The theme of this year’s eLearning Africa conference is "learnability and employability", which the organisers describe as "the keys to the future" and "the key attributes Africans will need in tomorrow’s rapidly changing global economy". The conference will look at how young Africans can, learn, adapt, and grow in the rapidly changing, technology-driven environment of the future. It will focus, in particular, on how they can acquire the modern skills employers will require and how communications technology can help.
The conference programme includes pre-conference workshops on entrepreneurship skills, new technologies, the latest trends in eLearning, and the use of design-thinking methodologies. A special conference track will be devoted to the issue of "youth and digitalisation", and another will focus on how to empower teachers with continuous professional development and improved digital literacy.
And, for the first time, African food producers and farmers, many of whom are women, will have their own special track, which will look at how communications technology can contribute to improved yields and increased productivity in this important sector of the African economy.
Special sessions will cover a range of vital topics, including literacy, the development of entrepreneurship, university teaching, borderless education, and new digital learning resources for healthcare professionals.

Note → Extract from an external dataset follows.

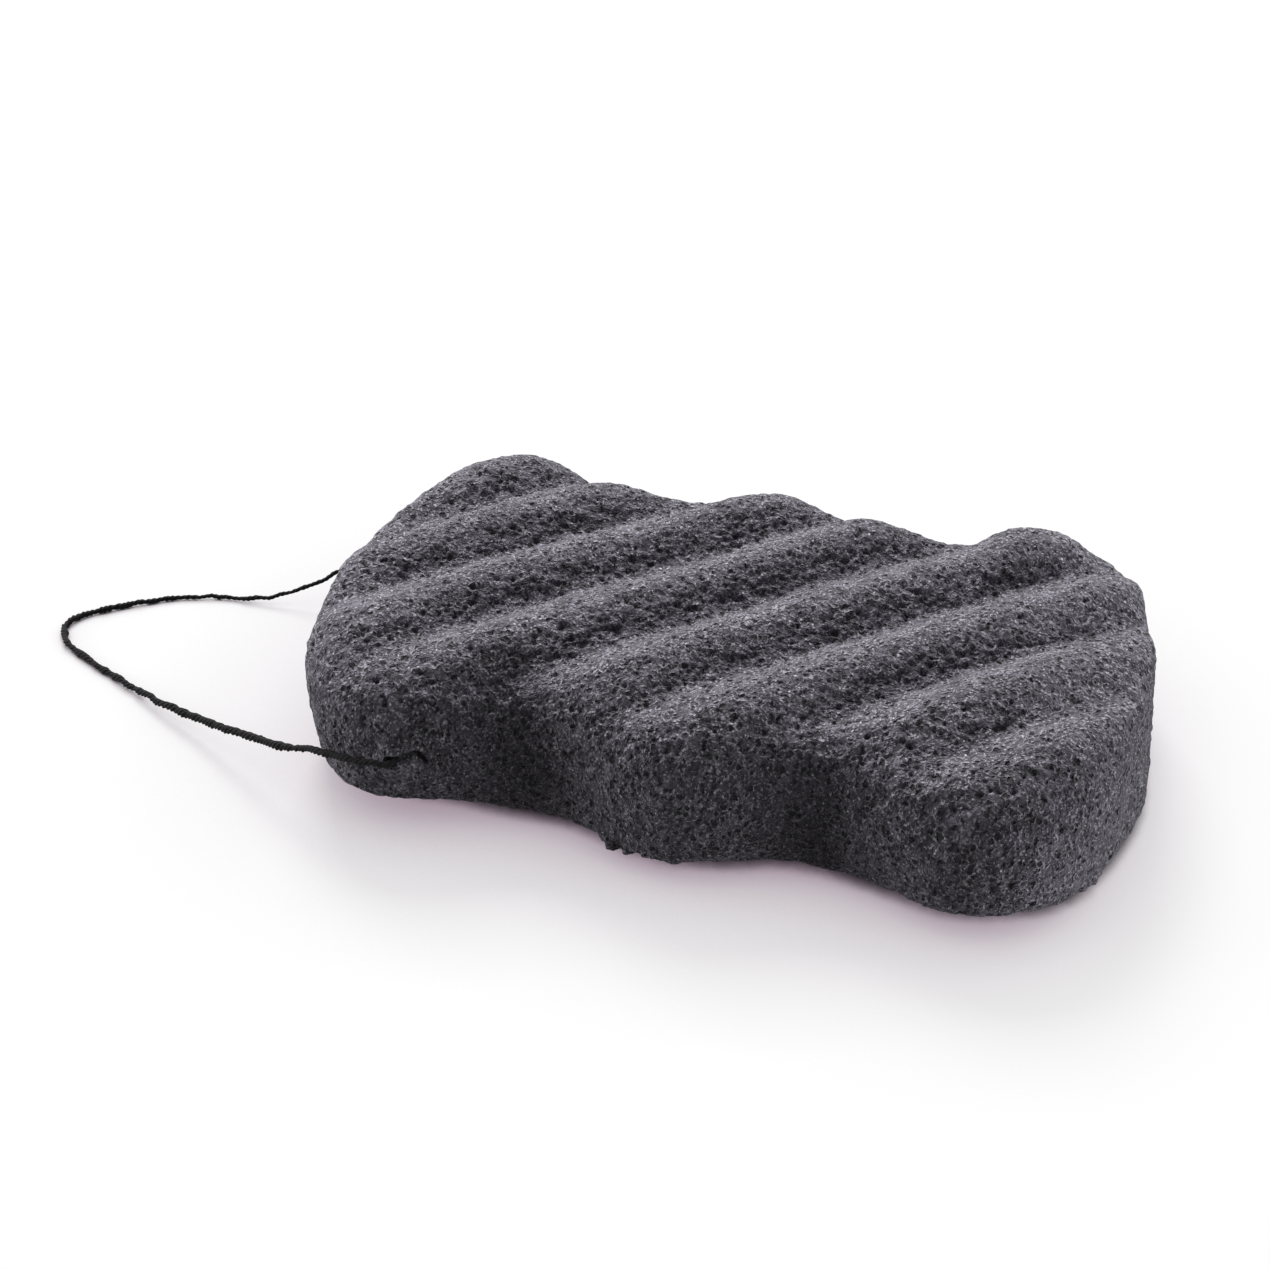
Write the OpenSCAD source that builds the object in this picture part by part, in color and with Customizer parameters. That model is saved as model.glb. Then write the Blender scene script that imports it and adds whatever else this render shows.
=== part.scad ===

The conference will also feature knowledge factories, in which conference participants will be able to engage in a range of practical activities and learn new strategies. There will be a Moodle Moot with Moodle founder Martin Dougiamas and, as always, there will be a lively discussion at the eLearning Africa Debate. This year, the motion for debate, which is likely to be highly controversial, is "This House believes governments are failing to provide young people with the skills they need to prepare for the future".